# [WHAT YOU ARE ASKED TO DO]
Copy every line that holds "update".
● ● ● ●
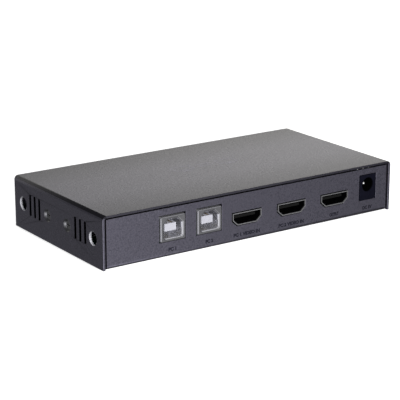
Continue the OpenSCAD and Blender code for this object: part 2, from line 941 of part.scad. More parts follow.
module crystals() {
    color("silver") on_board([0, 0]) {
        for (at = [[10, 4], [-2, -12]]) translate([at[0], at[1], 0.3]) {
            linear_extrude(0.4) crystal_outline(11.2, 4.7);
            linear_extrude(3.4) crystal_outline(10.2, 3.9);
        }
        crystal_legs();
    }
}

module crystal_outline(w, d) {
    square([w - d, d], center = true);
    for (side = [-1, 1]) translate([side * (w - d) / 2, 0]) circle(d / 2);
}

capacitor_places = [[-44, 9], [-36, 9], [56, 4]];

module capacitor_legs(gap = 0) {
    for (at = capacitor_places)
        translate([at[0], at[1], 0]) pin_row([-1.25, 1.25], 0, 0.5, 0.5, gap);
}

module filter_capacitors() {
    r = 3.15;
    color("#20242f") on_board([0, 0]) {
        for (at = capacitor_places) translate([at[0], at[1], 0.2]) rotate_extrude() {
            square([r - 0.3, 7.5]);
            translate([0, 0.3]) square([r, 6.9]);
            for (z = [0.3, 7.2]) translate([r - 0.3, z]) circle(0.3);
        }
        capacitor_legs();
    }
}

module power_inductor() {
    color("#3b3d42") on_board([-56, -14]) {
        cylinder(h = 0.8, r = 3.4);
        cylinder(h = 4.2, r = 2.4);
        translate([0, 0, 3.4]) cylinder(h = 0.8, r = 3.4);
    }
}

// Small resistors and capacitors: a row behind each video socket and a block by the hub chip.
module small_passives() {
    color("#8a7a5c") on_board([0, 0]) {
        for (k = [0 : video_count - 1], n = [-3 : 3])
            span_box(0.8, [17, 18.6], [0, 0.5], video_x(k) + n * 2);
        for (k = [0 : usb_a_count - 1], n = [-1, 0, 1])
            span_box(0.8, [-19.6, -18], [0, 0.5], usb_a_x(k) + n * 2.5);
        for (n = [-2 : 2], side = [-1, 1])
            span_box(0.8, [side * 9 - 0.8, side * 9 + 0.8], [0, 0.5], hub_chip_at[0] + n * 2);
    }
}

top_cover();
base_chassis();
cover_screws();
for (k = [0 : 3])
    rubber_foot(k);
main_board();
board_standoffs();
board_screws();
for (k = [0 : usb_b_count - 1]) {
    at_usb_b(k) usb_b_shell();
    at_usb_b(k) usb_b_insulator();
    at_usb_b(k) usb_b_contacts();
}
for (k = [0 : video_count - 1]) {
    at_video(k) video_shell();
    at_video(k) video_insulator();
    at_video(k) video_contacts();
}
at_jack() power_jack_body();
at_jack() power_jack_pin();
at_jack() power_jack_contacts();
for (k = [0 : usb_a_count - 1]) {
    at_usb_a(k) usb_a_shell();
    at_usb_a(k) usb_a_insulator();
    at_usb_a(k) usb_a_contacts();
}
front(button_x) select_button();
front(button_x) switch_housing();
front(button_x) switch_plunger();
front(button_x) switch_spring();
front(button_x) switch_terminals();
for (k = [0, 1]) {
    led(k);
    led_holder(k);
}
led_leads();
video_switch_chip();
video_switch_leads();
usb_hub_chip();
usb_hub_leads();
control_chip();
voltage_regulator();
crystals();
filter_capacitors();
power_inductor();
small_passives();
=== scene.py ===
import json
import math

import bpy
from mathutils import Matrix, Vector


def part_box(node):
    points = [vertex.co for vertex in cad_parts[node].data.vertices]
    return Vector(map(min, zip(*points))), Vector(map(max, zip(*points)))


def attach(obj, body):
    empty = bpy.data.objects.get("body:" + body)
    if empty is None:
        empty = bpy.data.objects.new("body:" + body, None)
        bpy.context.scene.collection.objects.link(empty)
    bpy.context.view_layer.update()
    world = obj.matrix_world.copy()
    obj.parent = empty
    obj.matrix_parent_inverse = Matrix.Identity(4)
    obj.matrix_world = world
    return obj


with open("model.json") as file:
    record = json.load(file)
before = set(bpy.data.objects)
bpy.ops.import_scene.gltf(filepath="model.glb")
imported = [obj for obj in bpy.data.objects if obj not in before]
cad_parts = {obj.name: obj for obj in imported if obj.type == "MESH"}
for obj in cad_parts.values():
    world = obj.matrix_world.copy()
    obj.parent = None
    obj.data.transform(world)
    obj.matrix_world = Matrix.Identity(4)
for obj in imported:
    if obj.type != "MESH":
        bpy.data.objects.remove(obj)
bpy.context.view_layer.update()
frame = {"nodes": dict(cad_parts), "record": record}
NODES = frame["nodes"]
MM = 0.001
PANEL_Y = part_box("base_chassis")[1].y
ROOF_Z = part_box("top_cover")[1].z


# ---- Camera: the direction, distance and lens that show the case as the photograph does ----

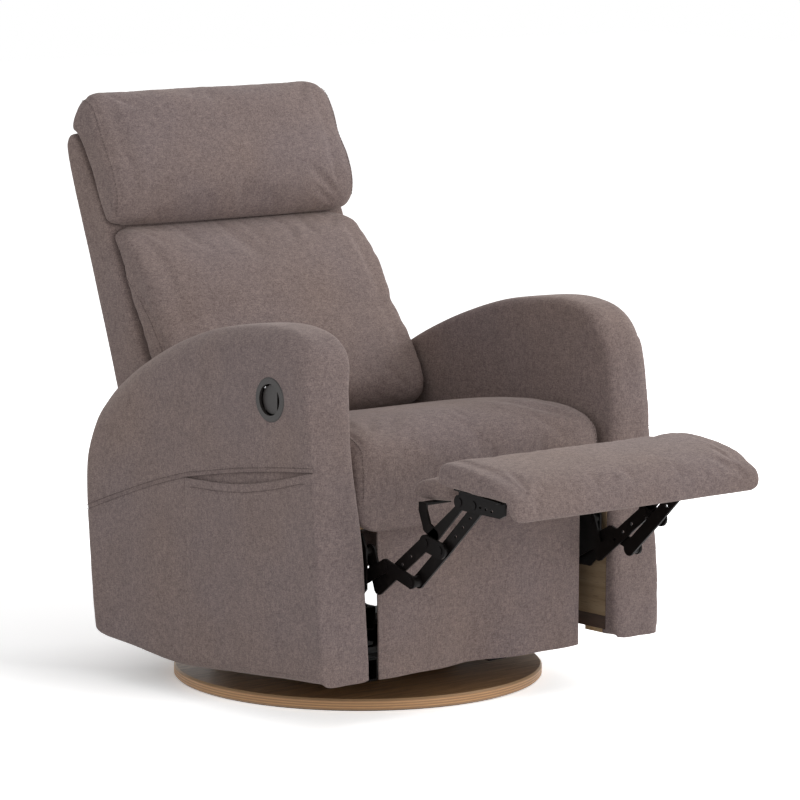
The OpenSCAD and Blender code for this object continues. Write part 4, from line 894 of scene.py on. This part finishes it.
def makeSoft(name):
    how = soft[name]
    piece = copyOf(how["node"], name)
    solid = copyOf(how["node"], "solid_form")
    remeshed(piece, how["voxel"], how["ease"])
    drawnOut(piece, solid)
    bpy.data.objects.remove(solid)

    def held(co, normal):
        ends = fade(np.abs(co[:, 0]), how["half"] - how["border"], how["half"] - how["border"] / 3)
        under = fade(normal @ np.array(how["rest"]), *stuffing["resting"])
        return np.maximum(ends, under)

    puffed(piece, how["pressure"], how["slack"], how["cap"], held)
    subdivided(piece)
    return piece


def sewnEnds(piece, name):
    how = endSeams[name]
    for s, depth, pucker in zip((-1, 1), how["depth"], how["pucker"]):
        edge = onSurface(piece, [(s * x, y, z) for x, y, z in how["line"]])
        sewn(piece, edge, depth, how["width"], pucker, how["spacing"], how["reach"], how["seed"] + s)
        stitched(soft[name]["body"], edge[how["shows"]], -s * how["aside"])


def dressSoft(piece, name):
    how = soft[name]
    shadeSoft(piece)
    finish(piece, fabric, how["body"], "fabric", how["node"])


def makeSeat():
    piece = makeSoft("seat_fabric")
    # the lower front edge hangs a little below the solid's
    co = pointsOf(piece)
    co[:, 2] -= (seatEdge["drop"] * fade(-co[:, 1], *seatEdge["ahead"])
                 * (1 - fade(co[:, 2], *seatEdge["above"])))
    setPoints(piece, co)
    rumpled(piece, *soft["seat_fabric"]["waves"])
    sewnEnds(piece, "seat_fabric")
    dressSoft(piece, "seat_fabric")


def makeBack():
    piece = makeSoft("back_fabric")
    rumpled(piece, *soft["back_fabric"]["waves"])
    rumpled(piece, *backBand["waves"], lambda co: fade(np.abs(co[:, 0]), *backBand["from"]))
    sewnEnds(piece, "back_fabric")
    dressSoft(piece, "back_fabric")


def roundedEnds(piece, half, wide, high, core, above):
    # rolls the two ends of a cushion further in towards its core line, above a height
    co = pointsOf(piece)
    t = np.clip((np.abs(co[:, 0]) - (half - wide)) / wide, 0, 1)
    roll = high * (1 - np.sqrt(1 - t * t)) * fade(co[:, 2], *above)
    toCore = np.array(core) - co[:, 1:]
    co[:, 1:] += toCore / np.linalg.norm(toCore, axis=1, keepdims=True) * roll[:, None]
    setPoints(piece, co)


def makePillow():
    piece = makeSoft("pillow_fabric")
    roundedEnds(piece, **pillowEnd)
    rumpled(piece, *soft["pillow_fabric"]["waves"])
    sewnEnds(piece, "pillow_fabric")
    dressSoft(piece, "pillow_fabric")


def makePad(name):
    piece = makeSoft(name)
    if soft[name]["waves"]:
        rumpled(piece, *soft[name]["waves"])
    dressSoft(piece, name)


makeSeat()
makeBack()
makePillow()
makePad("footrest_fabric")
makePad("flap_fabric")
print("cushions made")


# Outer back and rear apron: taut fabric over boards, from the solids' forms
taut = {"back_shell": dict(body="back", voxel=0.005, ease=8, waves=(0.0012, 7.0, 37)),
        "rear_apron": dict(body="chassis", voxel=0.004, ease=2, waves=(0.0010, 9.0, 41))}


def makeTaut(node):
    how = taut[node]
    piece = copyOf(node, node + "_fabric")
    remeshed(piece, how["voxel"], how["ease"])
    rumpled(piece, *how["waves"])
    shadeSoft(piece)
    finish(piece, fabric, how["body"], "fabric", node)


for node in taut:
    makeTaut(node)
print("outer back made")


# Skirt: one cloth that hangs in shallow folds, hemmed below. Each fold has its share, its whole turn
# over the skirt's width and its start, in degrees.
skirt = {"wide": 0.466, "top": 0.333, "hem": 0.074, "y": -0.330, "clear": 0.0015, "thick": 0.0026,
         "fold": 0.009, "folds": ((1, 540, 20), (0.45, 1152, 70)), "crumple": 0.0012,
         "columns": 290, "rows": 166, "hemHigh": 0.008, "hemEdge": (0.002, 0.001), "hemDeep": 0.0007,
         "grooveWide": 0.0013}


def skirtWave(s):
    return sum(share * math.sin(math.radians(turn * s + start)) for share, turn, start in skirt["folds"])


def makeSkirt():
    verts, faces = [], []
    for r in range(skirt["rows"] + 1):
        t = r / skirt["rows"]
        for c in range(skirt["columns"] + 1):
            s = c / skirt["columns"]
            x = (s - 0.5) * skirt["wide"]
            y = skirt["y"] - skirt["fold"] * t ** 1.3 * skirtWave(s)
            y += skirt["crumple"] * noise.noise(Vector((x * 14, t * 3, 4.0))) * t
            verts.append((x, y + skirt["clear"], lerp(skirt["top"], skirt["hem"], t)))
    wide = skirt["columns"] + 1
    for r in range(skirt["rows"]):
        for c in range(skirt["columns"]):
            q = r * wide + c
            faces.append((q, q + wide, q + wide + 1, q + 1))
    piece = newPiece("skirt_fabric", verts, faces)
    thick = piece.modifiers.new("thick", "SOLIDIFY")
    thick.thickness, thick.offset = skirt["thick"], 0
    bake(piece)
    # turned hems below and at both sides: doubled cloth with a sewn groove at its inner edge
    co, normal = pointsOf(piece), normalsOf(piece)
    edge = np.minimum(co[:, 2] - skirt["hem"], skirt["wide"] / 2 - np.abs(co[:, 0]))
    within, beyond = skirt["hemEdge"]
    doubled = 1 - fade(edge, skirt["hemHigh"] - within, skirt["hemHigh"] + beyond)
    groove = np.exp(-((edge - skirt["hemHigh"]) / skirt["grooveWide"]) ** 2)
    setPoints(piece, co + normal * (skirt["hemDeep"] * doubled - skirt["hemDeep"] * groove)[:, None])
    shadeSoft(piece, 60)
    finish(piece, fabric, "chassis", "fabric", "skirt")
    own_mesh(piece)


makeSkirt()
print("skirt made")


# Stitches

stitch = {"length": 0.0045, "pitch": 0.0068, "gauge": 0.0010, "sides": 6}


def stitchTree():
    tree = bpy.data.node_groups.new("stitches", "GeometryNodeTree")
    face = tree.interface
    face.new_socket("Geometry", in_out="INPUT", socket_type="NodeSocketGeometry")
    for key in ("pitch", "length", "gauge"):
        socket = face.new_socket(key.capitalize(), in_out="INPUT", socket_type="NodeSocketFloat")
        socket.default_value = stitch[key]
    face.new_socket("Thread", in_out="INPUT", socket_type="NodeSocketMaterial")
    face.new_socket("Geometry", in_out="OUTPUT", socket_type="NodeSocketGeometry")
    made = {}

    def add(key, kind, **settings):
        made[key] = tree.nodes.new(kind)
        for k, v in settings.items():
            setattr(made[key], k, v)
        return made[key]

    def join(a, out, b, into):
        tree.links.new(made[a].outputs[out], made[b].inputs[into])

    add("in", "NodeGroupInput")
    add("curve", "GeometryNodeMeshToCurve")
    add("spaced", "GeometryNodeResampleCurve", mode="LENGTH")
    add("tangent", "GeometryNodeInputTangent")
    add("turned", "FunctionNodeAlignRotationToVector", axis="Z")
    add("thread", "GeometryNodeMeshCylinder")
    made["thread"].inputs["Vertices"].default_value = stitch["sides"]
    add("radius", "ShaderNodeMath", operation="MULTIPLY")
    made["radius"].inputs[1].default_value = 0.5
    add("placed", "GeometryNodeInstanceOnPoints")
    add("real", "GeometryNodeRealizeInstances")
    add("set", "GeometryNodeSetMaterial")
    add("out", "NodeGroupOutput")
    join("in", "Geometry", "curve", "Mesh")
    join("curve", "Curve", "spaced", "Curve")
    join("in", "Pitch", "spaced", "Length")
    join("tangent", 0, "turned", "Vector")
    join("in", "Gauge", "radius", 0)
    join("radius", 0, "thread", "Radius")
    join("in", "Length", "thread", "Depth")
    join("spaced", "Curve", "placed", "Points")
    join("thread", "Mesh", "placed", "Instance")
    join("turned", "Rotation", "placed", "Rotation")
    join("placed", "Instances", "real", "Geometry")
    join("real", "Geometry", "set", "Geometry")
    join("in", "Thread", "set", "Material")
    join("set", "Geometry", "out", "Geometry")
    return tree


def makeStitches():
    tree = stitchTree()
    thread = next(s.identifier for s in tree.interface.items_tree
                  if s.in_out == "INPUT" and s.name == "Thread")
    for body, lines in stitchLines.items():
        verts, edges = [], []
        for line in lines:
            edges += [(len(verts) + i, len(verts) + i + 1) for i in range(len(line) - 1)]
            verts += [tuple(p) for p in line]
        mesh = bpy.data.meshes.new("stitches_" + body)
        mesh.from_pydata(verts, edges, [])
        piece = bpy.data.objects.new("stitches_" + body, mesh)
        scene.collection.objects.link(piece)
        maker = piece.modifiers.new("stitches", "NODES")
        maker.node_group = tree
        # the stitches take the darkened cloth, which is painted seam shade
        maker[thread] = fabricSeamShade
        bake(piece)
        finish(piece, fabricSeamShade, body, "fabric")


makeStitches()
print("stitches made")


# Floor, light and background

# shadeAt, shadeWide, shadeFade and shadeGlow place a painted shadow on the floor: a weaker glow around that
# point
studio = {"sky": 0.52, "floorSize": 14.0, "floorTone": 1.30, "floorBare": 0.86, "aim": (0, -0.1, 0.45),
          "shadeAt": (0.0, 0.62, 0.0), "shadeWide": 0.45, "shadeFade": 0.30, "shadeGlow": 0.09, "glow": 0.54,
          "key": dict(place=(0.9, -5.4, 1.3), power=66.0, size=3.0, colour=(1.0, 0.975, 0.95)),
          "fill": dict(place=(-4.6, -2.6, 2.0), power=37.0, size=3.0),
          "top": dict(place=(1.0, 0.2, 3.6), power=11.0, size=2.0),
          "side": dict(place=(4.2, -0.4, 2.3), power=88.0, size=1.8)}


def areaLight(name, place, power, size, colour=(1, 1, 1)):
    lamp = bpy.data.objects.new(name, bpy.data.lights.new(name, "AREA"))
    lamp.data.energy, lamp.data.size, lamp.data.color = power, size, colour
    lamp.location = place
    lamp.rotation_euler = (Vector(studio["aim"]) - Vector(place)).to_track_quat("-Z", "Y").to_euler()
    scene.collection.objects.link(lamp)


def seenDirectly(tree):
    # 1 where the surface is seen directly, in gloss or through glass
    path = tree.nodes.new("ShaderNodeLightPath")
    seen = Wire(tree, path.outputs["Is Camera Ray"])
    for name in ("Is Glossy Ray", "Is Transmission Ray"):
        seen = seen.does("MAXIMUM", seen, Wire(tree, path.outputs[name]))
    return seen


def makeFloor():
    size = studio["floorSize"]
    floor = newPiece("floor", [(-size, -size, 0), (size, -size, 0), (size, size, 0), (-size, size, 0)],
                     [(0, 1, 2, 3)])
    f = Finish("floor_white")
    bare = f.node("ShaderNodeBsdfDiffuse", {"Color": (studio["floorBare"],) * 3})
    # the floor glows, so that it stays white to its edge, and less so behind the chair, where the lamps'
    # shadow falls: the lower glow there is painted shadow
    away = f.node("ShaderNodeVectorMath", {0: f.places(), 1: studio["shadeAt"]}, out=1, operation="DISTANCE")
    lift = ((away - studio["shadeWide"]) / studio["shadeFade"]).kept()
    shade = studio["shadeGlow"] / studio["glow"]
    glow = f.node("ShaderNodeEmission", {"Color": f.mixed(lift, (shade,) * 3, (1, 1, 1)),
                                         "Strength": studio["glow"]})
    bright = f.node("ShaderNodeBsdfDiffuse", {"Color": (studio["floorTone"],) * 3})
    lit = f.node("ShaderNodeAddShader", {0: bright, 1: glow})
    both = f.node("ShaderNodeMixShader", {0: seenDirectly(f.tree), 1: bare, 2: lit})
    f.tree.links.new(both.socket, f.tree.nodes["Material Output"].inputs["Surface"])
    floor.data.materials.append(f.material)


def makeSky():
    world = bpy.data.worlds.new("studio")
    world.use_nodes = True
    scene.world = world
    sky = world.node_tree.nodes["Background"]
    sky.inputs["Color"].default_value = (1, 1, 1, 1)
    strength = seenDirectly(world.node_tree) * (1 - studio["sky"]) + studio["sky"]
    world.node_tree.links.new(strength.socket, sky.inputs["Strength"])


makeFloor()
makeSky()
for name in ("key", "fill", "top", "side"):
    areaLight(name, **studio[name])
scene.view_settings.view_transform = "Standard"
print("studio made")
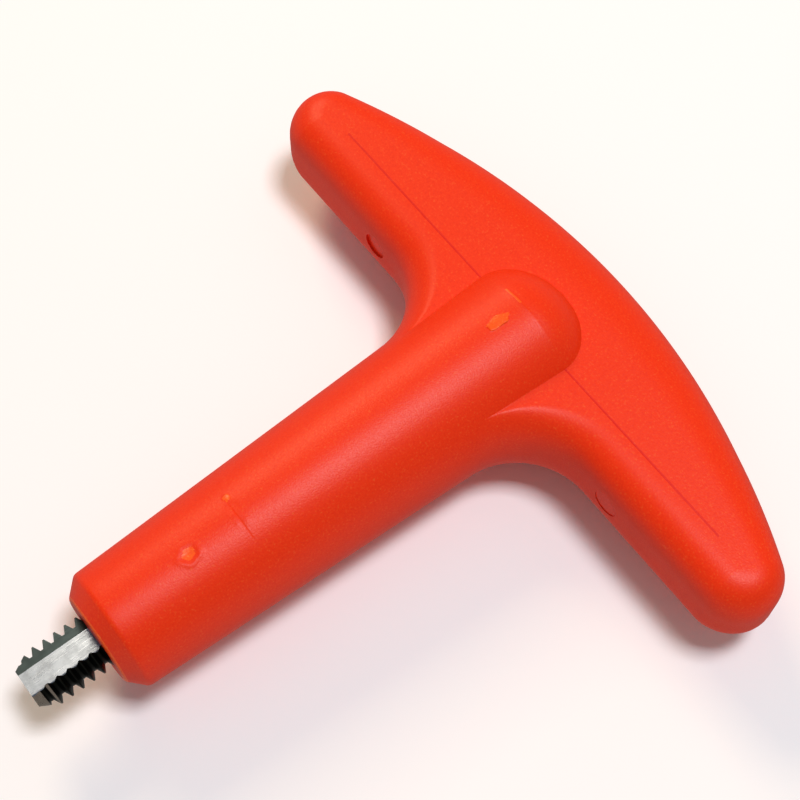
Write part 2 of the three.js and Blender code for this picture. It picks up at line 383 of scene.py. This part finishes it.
def make_handle_quarter():
    """The grids and the flat face of the quarter where x and z are positive."""
    columns = wing_columns()
    armpit_end = columns[-1]
    low_y = armpit_end[0][1]
    band_angles = [math.acos(z / barrel_radius(low_y)) for _, _, z in armpit_end[:BAND_STEPS + 1]]
    upper_angle = band_angles[-1]

    # The barrel from the nose up to the armpit is a full solid of revolution.
    cone_start = (barrel_radius(NOSE_Y + NOSE_CHAMFER), NOSE_Y + NOSE_CHAMFER)
    nose_rim = (NOSE_FACE_RADIUS, NOSE_Y)
    profile = [(0.0, NOSE_Y)]
    profile += eased_corner((0, NOSE_Y), nose_rim, cone_start, NOSE_EDGE_EASE)
    profile += eased_corner(nose_rim, cone_start, (barrel_radius(low_y), low_y), NOSE_EDGE_EASE)
    row_count = round((low_y - profile[-1][1]) / BARREL_ROW_SPACING)
    profile += [(barrel_radius(y), y) for y in spread(profile[-1][1], low_y, row_count)[1:]]
    upper_angles = spread(0, upper_angle, BARREL_STEPS)
    round_rows = [barrel_row(y, r, upper_angles) for r, y in profile]
    flank_rows = [barrel_row(y, r, band_angles[::-1]) for r, y in profile]

    # Beyond it, each row ends on the armpit's edge and then on the flat face.
    crease_start = armpit_end[-1][1]
    crease_rows = round(-crease_start / BARREL_ROW_SPACING)
    dome_end = math.acos(WING_HALF_THICKNESS / BARREL_RADIUS)
    upper = [(y, z) for _, y, z in armpit_end[BAND_STEPS:]]
    upper += [(y, WING_HALF_THICKNESS) for y in spread(crease_start, 0, crease_rows)[1:]]
    upper += [
        (DOME_LENGTH * math.sin(a), WING_HALF_THICKNESS) for a in spread(0, dome_end, DOME_STEPS)[1:]
    ]
    upper_rows = []
    for y, height in upper:
        radius = barrel_radius(y)
        end_angle = math.acos(min(1.0, height / radius))
        upper_rows.append(barrel_row(y, radius, spread(0, end_angle, BARREL_STEPS)))

    crease = [row[-1] for row in upper_rows[ROLL_STEPS:]]
    flat_face = crease[::-1] + [column[-1] for column in columns[::-1]][1:]
    return [columns, round_rows, flank_rows, upper_rows], flat_face


def make_handle_body():
    grids, flat_face = make_handle_quarter()
    mesh = bmesh.new()
    for side in (1, -1):
        for front in (1, -1):
            for rows in grids:
                add_grid(mesh, [[(side * x, y, front * z) for x, y, z in row] for row in rows])
            mesh.faces.new([mesh.verts.new((side * x, y, front * z)) for x, y, z in flat_face])
    close_up(mesh)
    for x in spread(-PARTING_END_X, PARTING_END_X, PARTING_STEPS):
        slice_through(mesh, (x, 0, 0), (1, 0, 0))
    score_line(mesh, 0, parting_rise)
    score_line(mesh, RING_Y, ring_rise)
    for face in mesh.faces:
        if all(abs(corner.co.y) < LINE_HALF_WIDTH + TOUCH for corner in face.verts):
            face.material_index = parting_slot(face.calc_center_median())
        # The nose rim's paler orange is partly flash and partly a painted highlight.
        if on_nose_rim(face):
            face.material_index = TORN_AND_HIGHLIGHT_SLOT
    add_relief(mesh, PIP, pip_rise)
    add_relief(mesh, SPOT, spot_rise)
    add_relief(mesh, SCUFF, scuff_rise)
    add_relief(mesh, FLAKE, flake_rise)
    return mesh


# ---- marks that moulding leaves on the handle ----

def front_turn(point):
    """How many degrees a point lies round the barrel, from the front towards +X."""
    return math.degrees(math.atan2(point.x, point.z))


def on_wing(point):
    return abs(point.x) > BARREL_RADIUS or abs(point.z) < WING_HALF_THICKNESS + TOUCH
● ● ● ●
# [SOLUTION FOR THIS TASK]
    bpy.context.view_layer.update()
bpy.context.view_layer.update()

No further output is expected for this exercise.